Lukashenka approves 30-percent reduction in staff of Presidential Administration

Alyaksandr Lukashenka has, by his February 13 presidential edict, approved plans to reduce the staff of the Presidential Administration by 30 percent.

The edict is aimed at “improving the performance of the Presidential Administration and optimizing its structure and staff numbers,” reported the press office of the Belarusian leader.

The edict also defines the functions and powers of the Administration.

“The new structure will make it possible to ensure the efficiency of this government agency in the context of the reduction in its staff numbers,” the press office said.

In particular, the edict introduces the posts of two additional presidential aides. One of them will be responsible for cooperation with the legislative and judicial branches, while the other will monitor the implementation of directives regarding banks and non-bank financial institutions.

In addition, the edict “considerably” extends the functions and powers of Mr. Lukashenka`s press secretary. In particular, the press secretary will now be responsible for “coordinating the activities of the most important state-run media outlets,” among other things.

The edict will come into force on May 1, 2017.

Plans to downsize the staff of the Presidential Administration were discussed at a government meeting chaired by the Belarusian leader in Minsk on February 6.

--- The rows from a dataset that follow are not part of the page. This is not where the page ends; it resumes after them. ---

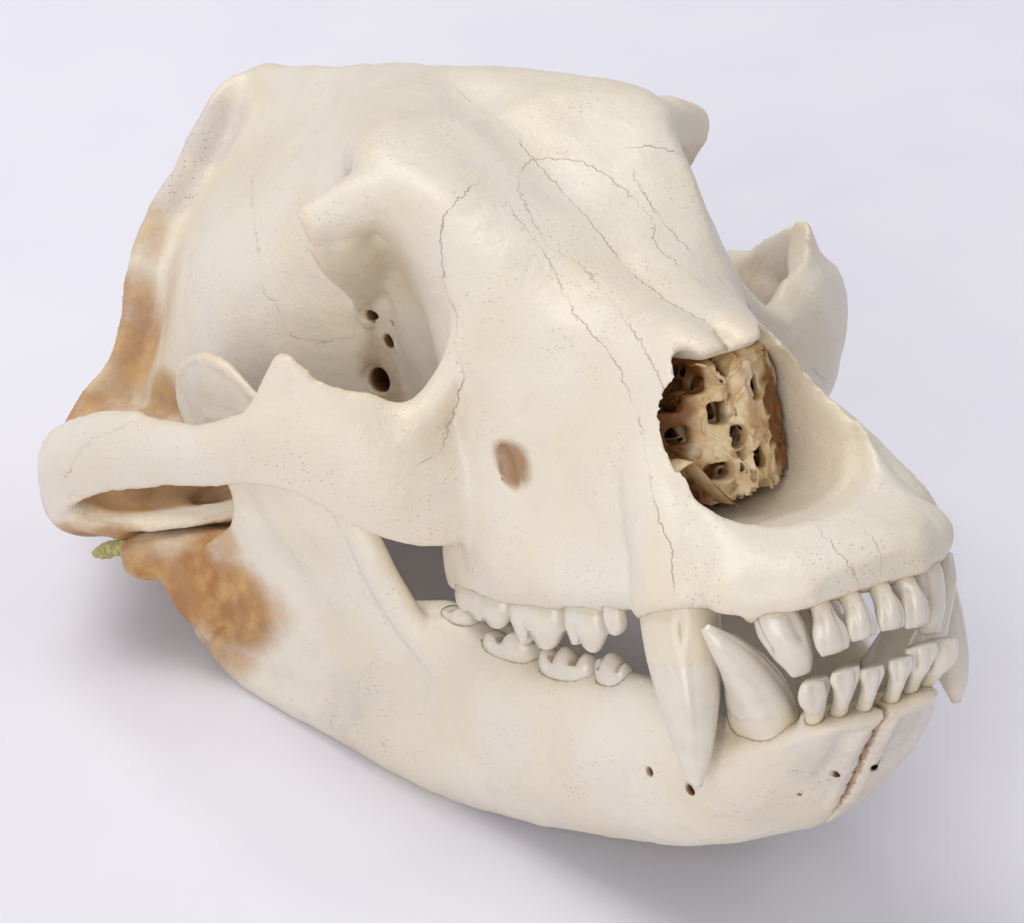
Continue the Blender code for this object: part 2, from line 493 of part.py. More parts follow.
def cheek_tooth_rings(spec, sign, clearance=0.0):
    """Rings of a low broad tooth: root end, gum, widest line and the cusped edge."""
    x, y, gum, length, width, crown, root, turn, cusps = spec
    down = -1 if gum > -15 else 1
    heading = math.radians(turn)
    angles = np.linspace(0, 2 * math.pi, CHEEK_TOOTH_POINTS, endpoint=False)
    outer = np.sign(np.cos(angles)) * np.abs(np.cos(angles)) ** 0.7 * width / 2
    along = np.sign(np.sin(angles)) * np.abs(np.sin(angles)) ** 0.7 * length / 2
    edge = np.full(len(angles), 0.25)
    for where, height in cusps:
        away = np.degrees(np.abs(np.angle(np.exp(1j * (angles - math.radians(where))))))
        edge = np.maximum(edge, height * (1 - 0.75 * np.minimum(away / 34, 1)))
    levels = ((-root, 0.6, 0.72), (0.0, 0.88, 0.92), (0.45 * crown, 1.0, 1.0))
    rings = []
    for level, wide, long in levels:
        rings.append((outer * wide, along * long, np.full(len(angles), level)))
    rings.append((outer * 0.72, along * 0.86, crown * (0.45 + 0.55 * edge)))
    result = []
    for index, (across, lengthways, height) in enumerate(rings):
        reach = np.hypot(across, lengthways)
        across = across * (1 + clearance / reach)
        lengthways = lengthways * (1 + clearance / reach)
        height = height + (-clearance if index == 0 else clearance if index == 3 else 0)
        px = x + across * math.cos(heading) + lengthways * math.sin(heading)
        py = y - across * math.sin(heading) + lengthways * math.cos(heading)
        result.append(np.column_stack((px * sign, py, gum + down * height)))
    return result


def build_tooth(name, sign, collection, pose, clearance=0.0):
    bm = bmesh.new()
    if name in FRONT_TEETH:
        stations = mirrored(FRONT_TEETH[name], sign)
        loft(bm, oval_rings(grown(stations, clearance), FRONT_TOOTH_SIDES, 1))
    else:
        loft(bm, cheek_tooth_rings(CHEEK_TEETH[name], sign, clearance))
    tooth = object_from(bm, name, collection)
    tooth.parent = pose
    return tooth


def block(name, middle, size, collection):
    """A box cutter, placed and sized in millimetres."""
    bm = bmesh.new()
    scale = Matrix.Diagonal((*(length * MM for length in size), 1))
    bmesh.ops.create_cube(bm, size=1, matrix=Matrix.Translation(Vector(middle) * MM) @ scale)
    thing = object_from(bm, name, collection)
    thing.hide_render = True
    thing.display_type = "WIRE"
    return thing


def join_meshes(things, name, collection):
    bm = bmesh.new()
    for thing in things:
        bm.from_mesh(thing.data)
        bpy.data.objects.remove(thing, do_unlink=True)
    return object_from(bm, name, collection)


def main():
    skull = bpy.data.collections.new("bear_skull")
    cutters = bpy.data.collections.new("cutters")
    bpy.context.scene.collection.children.link(skull)
    bpy.context.scene.collection.children.link(cutters)

    pose = bpy.data.objects.new("skull_pose", None)
    skull.objects.link(pose)
    pose.rotation_euler = (math.radians(-SKULL_PITCH), 0, 0)
    pose.location = (0, -FRONT_TO_CENTRE * MM, GROUND_DROP * MM)

    bone = material("ivory_bone", (0.78, 0.70, 0.57), 0.5)
    enamel = material("enamel", (0.82, 0.79, 0.73), 0.25, 0.4)
    dried = material("dried_tissue", (0.55, 0.50, 0.25), 0.7)

    cranium = build_cranium(skull, cutters, pose)
    cranium.data.materials.append(bone)
    mandibles = {}
    for side, sign in SIDES.items():
        mandibles[side] = build_mandible("mandible_" + side, sign, skull, cutters, pose)
        mandibles[side].data.materials.append(bone)

    bones = {"upper": {"right": cranium, "left": cranium}, "lower": mandibles}
    for side, sign in SIDES.items():
        for jaw in ("upper", "lower"):
            row = [name for name in (*FRONT_TEETH, *CHEEK_TEETH) if name.startswith(jaw)]
            for name in row:
                tooth = build_tooth(name, sign, skull, pose)
                tooth.name = tooth.data.name = name + "_" + side
                tooth.data.materials.append(enamel)
            # The sockets of neighbours touch, so every other one is cut at a time
            for first in (0, 1):
                wider = [build_tooth(name, sign, cutters, pose, TOOTH_CLEARANCE) for name in row[first::2]]
                sockets = join_meshes(wider, "_".join((jaw, side, "sockets", str(first))), cutters)
                as_cutter(sockets, pose)
                add_boolean(bones[jaw][side], sockets.name, sockets)

    ground = block("ground", (0, 0, -GROUND_BLOCK / 2), (GROUND_BLOCK,) * 3, cutters)
    for mandible in mandibles.values():
        add_boolean(mandible, "flat_rest", ground)

    bm = bmesh.new()
    loft(bm, oval_rings(TISSUE_SCRAP, sides=8, steps=2))
    scrap = object_from(bm, "tissue_scrap", skull)
    scrap.parent = pose
    scrap.data.materials.append(dried)


main()
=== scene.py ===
# Bear skull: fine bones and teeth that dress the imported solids.
# Everything is shaped in the skull's own frame, in millimetres: x to its left, y to its back,
# z up, from the point between the first upper incisors at the level of the tooth row.
# One matrix then pitches the skull nose-up on to the ground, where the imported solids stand.
import math

import bmesh
import bpy
import numpy as np
from mathutils import Matrix, Vector, noise


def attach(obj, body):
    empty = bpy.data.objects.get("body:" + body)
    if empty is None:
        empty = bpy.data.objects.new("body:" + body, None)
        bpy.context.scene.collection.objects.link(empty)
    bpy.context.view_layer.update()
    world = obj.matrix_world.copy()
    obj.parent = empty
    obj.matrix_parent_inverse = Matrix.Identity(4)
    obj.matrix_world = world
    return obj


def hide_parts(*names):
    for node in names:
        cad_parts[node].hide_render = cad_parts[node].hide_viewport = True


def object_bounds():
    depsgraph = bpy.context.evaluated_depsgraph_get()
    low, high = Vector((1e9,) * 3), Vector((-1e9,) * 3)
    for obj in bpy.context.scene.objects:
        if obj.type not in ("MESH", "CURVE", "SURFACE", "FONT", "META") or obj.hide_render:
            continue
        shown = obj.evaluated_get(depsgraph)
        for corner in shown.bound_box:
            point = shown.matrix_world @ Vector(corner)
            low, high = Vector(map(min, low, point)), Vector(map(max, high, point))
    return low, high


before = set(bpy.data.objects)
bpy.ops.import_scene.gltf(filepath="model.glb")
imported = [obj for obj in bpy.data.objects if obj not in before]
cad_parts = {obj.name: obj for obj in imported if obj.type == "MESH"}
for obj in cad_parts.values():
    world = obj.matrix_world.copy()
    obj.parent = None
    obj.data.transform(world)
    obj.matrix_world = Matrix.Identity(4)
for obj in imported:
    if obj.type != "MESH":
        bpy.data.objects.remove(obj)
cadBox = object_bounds()

pose = {
    "pitch": 20.8,            # nose-up turn, degrees
    "frontToCentre": 171.9,   # from the first incisors back to the middle of the box, mm
    "lift": 125.0,            # height of the skull's own origin, mm
}
sides = {"right": -1, "left": 1}
skullToGround = (Matrix.Translation((0, -pose["frontToCentre"] / 1000, pose["lift"] / 1000))
                 @ Matrix.Rotation(math.radians(-pose["pitch"]), 4, "X") @ Matrix.Scale(0.001, 4))

# The camera stands where the photograph was taken from, in the skull's frame
camera = {
    "place": (-484.62, -832.98, 246.50),
    "right": (0.87475, -0.45291, -0.17228),
    "down": (-0.24386, -0.10422, -0.96419),
    "lens": 137.74,           # mm
    "sensor": 36,             # mm
    "photoSize": (1024, 923),
}


# Paths, rings and skins
def smoothPath(points, steps, closed=False):
    points = np.asarray(points, dtype=float)
    count = len(points)
    result = []
    for span in range(count if closed else count - 1):
        if closed:
            before, start, end, after = (points[(span + k) % count] for k in (-1, 0, 1, 2))
        else:
            start, end = points[span], points[span + 1]
            before = points[span - 1] if span > 0 else 2 * start - end
            after = points[span + 2] if span + 2 < count else 2 * end - start
        for step in range(steps):
            t = step / steps
            result.append(0.5 * (2 * start + (end - before) * t
                                 + (2 * before - 5 * start + 4 * end - after) * t ** 2
                                 + (3 * start - before - 3 * end + after) * t ** 3))
    if not closed:
        result.append(points[-1])
    return np.array(result)


def roundAngles(count):
    return np.linspace(0, 2 * math.pi, count, endpoint=False)


def boxy(values, power):
    # Sines and cosines of a circle, or of a boxier ring when the power is under 1
    return np.sign(values) * np.abs(values) ** power


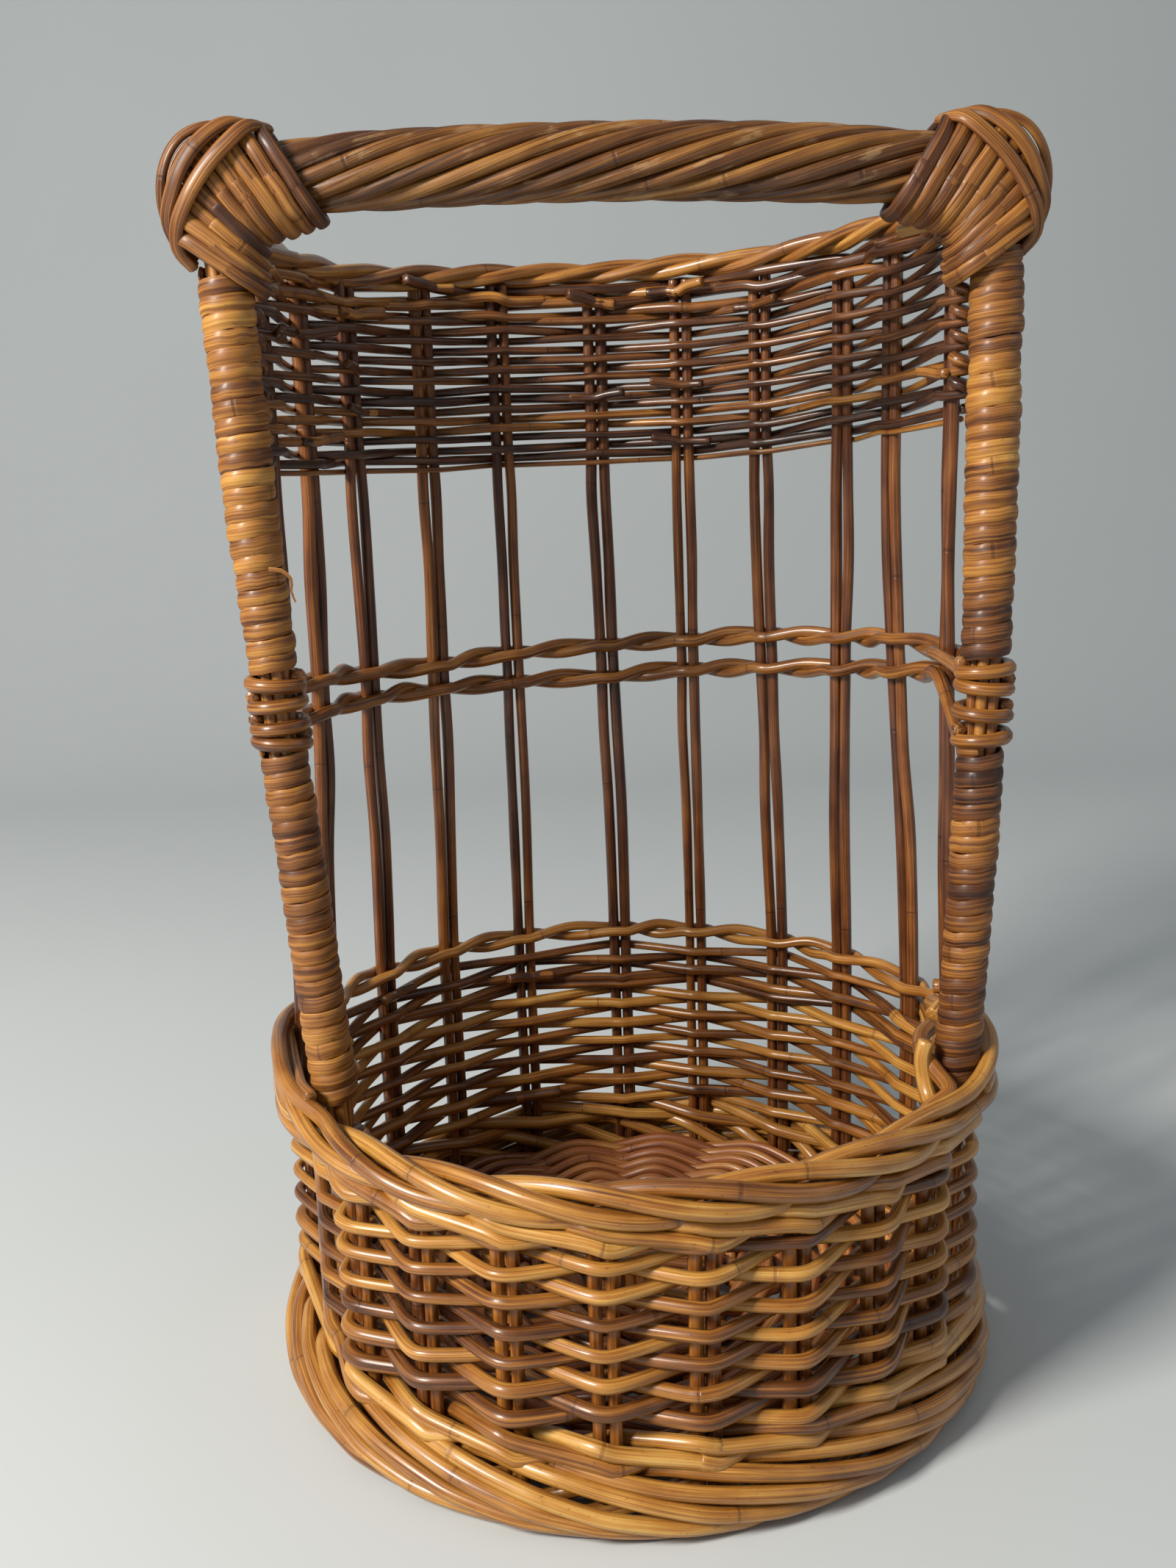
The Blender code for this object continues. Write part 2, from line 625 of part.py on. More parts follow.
# Corner wraps and handle
# The handle's rods reach from one corner wrap to the other, and the core fills the space inside them
HANDLE_COVERED = (post_axis(1, HANDLE_HEIGHT).x - WRAP_REACH - (WRAP_INSIDE - WRAP_ON_POST)
                  - WRAP_ROD - CLEARANCE)
HANDLE_SPREAD = rope_radius(HANDLE_RODS, HANDLE_ROD, 2 * HANDLE_COVERED / HANDLE_TURNS)
HANDLE_CORE = HANDLE_SPREAD * math.cos(math.radians(180 / LOOP_POINTS)) - HANDLE_ROD - CLEARANCE


def corner_path(travel, reach):
    """Where a line at a reach outside or inside the corner has got to, as steps along X and up Z."""
    length = WRAP_INSIDE + 2 * (reach + WRAP_REACH)
    gone = travel * length
    rising = WRAP_ON_POST + reach + WRAP_REACH
    if gone < rising:
        return reach, gone - WRAP_ON_POST - WRAP_REACH
    return reach - (gone - rising), reach


def make_corner_wraps():
    """One cane a corner, coiled round the post, over the corner and on round the end of the handle."""
    steps = WRAP_LOOPS * WRAP_POINTS
    for side, word in ((-1, "left"), (1, "right")):
        top = post_axis(side, HANDLE_HEIGHT)
        slope = Vector((side * POST_SLOPE_OUT, POST_SLOPE_BACK, 0))
        points = []
        for step in range(steps + 1):
            swing = 2 * math.pi * step / WRAP_POINTS
            inner = corner_path(step / steps, -WRAP_REACH)
            outer = corner_path(step / steps, WRAP_REACH)
            share = (1 + math.cos(swing)) / 2
            along = inner[0] + (outer[0] - inner[0]) * share
            rise = inner[1] + (outer[1] - inner[1]) * share
            spot = top + Vector((side * along, WRAP_REACH * math.sin(swing), rise))
            points.append(spot + slope * rise)
        rod("corner_wrap_" + word, points, WRAP_ROD, BINDING_CANE, SLENDER_ROD)
        print_least_gap("corner_wrap_" + word, points, 2 * WRAP_ROD)


def make_handle():
    """A stout core between the posts, with rods laid round it in a long twist."""
    end = post_axis(1, HANDLE_HEIGHT)
    half = end.x - POST_RADIUS - HANDLE_CORE * POST_SLOPE_OUT - CLEARANCE
    steps = int(HANDLE_TURNS * LOOP_POINTS)

    def bow(x):
        return HANDLE_HEIGHT + HANDLE_BOW * (1 - (x / half) ** 2)

    core = [Vector((half * (2 * n / steps - 1), end.y, 0)) for n in range(steps + 1)]
    for point in core:
        point.z = bow(point.x)
    rod("handle_core", core, HANDLE_CORE, HANDLE_CANE)
    spread = HANDLE_SPREAD
    for number in range(HANDLE_RODS):
        points = []
        for step in range(steps + 1):
            x = HANDLE_COVERED * (2 * step / steps - 1)
            phase = 2 * math.pi * (number / HANDLE_RODS - step / LOOP_POINTS)
            points.append(Vector((x, end.y + spread * math.cos(phase), bow(x) + spread * math.sin(phase))))
        rod(f"handle_rod_{number + 1}", points, HANDLE_ROD, HANDLE_CANE)


# Bindings
def print_least_gap(name, points, width):
    """The least distance between canes a turn or more apart, measured between the points of their line."""
    least = min(
        (points[a] - points[b]).length - width
        for a in range(len(points))
        for b in range(a + LOOP_POINTS - 1, min(len(points), a + 2 * LOOP_POINTS))
    )
    print(f"{name}: least gap to itself {least * 1000:.2f} mm")


def cane_section(name, width):
    """Flat cane, as wide as given at the post and narrower at its face."""
    curve = bpy.data.curves.new(name, "CURVE")
    curve.dimensions = "2D"
    curve.fill_mode = "NONE"
    spline = curve.splines.new("POLY")
    spline.points.add(3)
    spline.use_cyclic_u = True
    inside, outside = -BINDING_THICKNESS / 2, BINDING_THICKNESS / 2
    face = width / 2 * BINDING_EDGE_SHARE
    corners = [(inside, width / 2), (outside, face), (outside, -face), (inside, -width / 2)]
    for number, (x, y) in enumerate(corners):
        spline.points[number].co = (x, y, 0, 1)
    obj = bpy.data.objects.new(name, curve)
    obj.hide_render = True
    obj.display_type = "WIRE"
    CUTTERS.objects.link(obj)
    return obj


def make_binding(name, side, ends, turns):
    width = binding_width(ends, turns)
    reach = binding_reach(width)
    pitch = width + BINDING_GAP
    section = cane_section(name + "_section", width)
    points = []
    for step in range(turns * LOOP_POINTS + 1):
        height = ends[0] + pitch * (step / LOOP_POINTS + 1 / 2)
        points.append(post_axis(side, height) + at(reach, 360 * step / LOOP_POINTS, 0))
    rod(name, points, width, BINDING_CANE, section=section)
    print_least_gap(name, points, width)


def make_bindings():
    for side, word in ((-1, "left"), (1, "right")):
        make_binding("lower_binding_" + word, side, LOWER_BINDING, LOWER_TURNS)
        make_binding("upper_binding_" + word, side, UPPER_BINDING, UPPER_TURNS)


make_base_sticks()
make_base_weavers()
make_foot()
make_stakes()
make_posts()
make_wall()
make_back_rows()
make_front_edge()
make_back_rim()
make_rails()
make_band()
make_bindings()
make_handle()
make_corner_wraps()
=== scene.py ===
import math

import bpy
import numpy as np
from mathutils import Matrix, Vector


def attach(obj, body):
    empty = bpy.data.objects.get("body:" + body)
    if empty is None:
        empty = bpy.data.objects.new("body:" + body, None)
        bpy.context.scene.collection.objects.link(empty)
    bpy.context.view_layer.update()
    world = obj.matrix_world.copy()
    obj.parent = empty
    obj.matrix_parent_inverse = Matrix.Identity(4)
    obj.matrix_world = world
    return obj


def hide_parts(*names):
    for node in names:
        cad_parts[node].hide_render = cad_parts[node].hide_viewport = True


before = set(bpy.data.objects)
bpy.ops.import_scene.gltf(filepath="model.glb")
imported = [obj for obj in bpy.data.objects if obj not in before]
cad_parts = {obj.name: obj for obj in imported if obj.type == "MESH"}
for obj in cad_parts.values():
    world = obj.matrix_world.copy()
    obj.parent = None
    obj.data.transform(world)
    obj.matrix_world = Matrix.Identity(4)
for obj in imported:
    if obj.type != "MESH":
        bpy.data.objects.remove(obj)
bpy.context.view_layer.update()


# Camera
# A hand-held view from the front and a little above, with the open front of the basket towards it.
# The place, the tips and the lens are those that the rims, rails, posts and handle of the photograph give.
CAMERA_PLACE = Vector((-0.0338, -0.7102, 0.4455))
CAMERA_DOWN = 0.216
CAMERA_LEFT = -0.0249
CAMERA_ROLL = 0.033
LENS_PER_HEIGHT = 0.9304
SENSOR = 36.0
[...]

As Natallya Kachanava, the new head of the Administration, told reporters after the meeting, the number of employees was expected to be reduced to 108.

It is not easy to “optimize staff numbers” because this involves people’s lives and fates, Ms. Kachanava said, noting that the Presidential Administration’s staff would be partially reduced through the non-filling of vacancies resulting from the retirement of employees. Other redundant officers will be provided with assistance in finding a job in other organizations and institutions, Ms. Kachanva said.

“My requirements regarding the optimization of the state apparatus remain unchanged,” Mr. Lukashenka said at the meeting, according to the government’s news agency BelTA. “Only ardent-eyed people who want to work and bring benefit to the state should stay.”

The Presidential Administration is the “main political headquarters of the head of state and should be in the vanguard of efforts to improve the performance of government agencies and set an example of this improvement and optimization that we have started,” Mr. Lukashenka said. “It is possible and necessary to fulfill tasks confronting you in major areas with less staff.”

However, the issue of downsizing local governments remains open, as the Council of Ministers suggests leaving the staff numbers of district and city executive committees unchanged.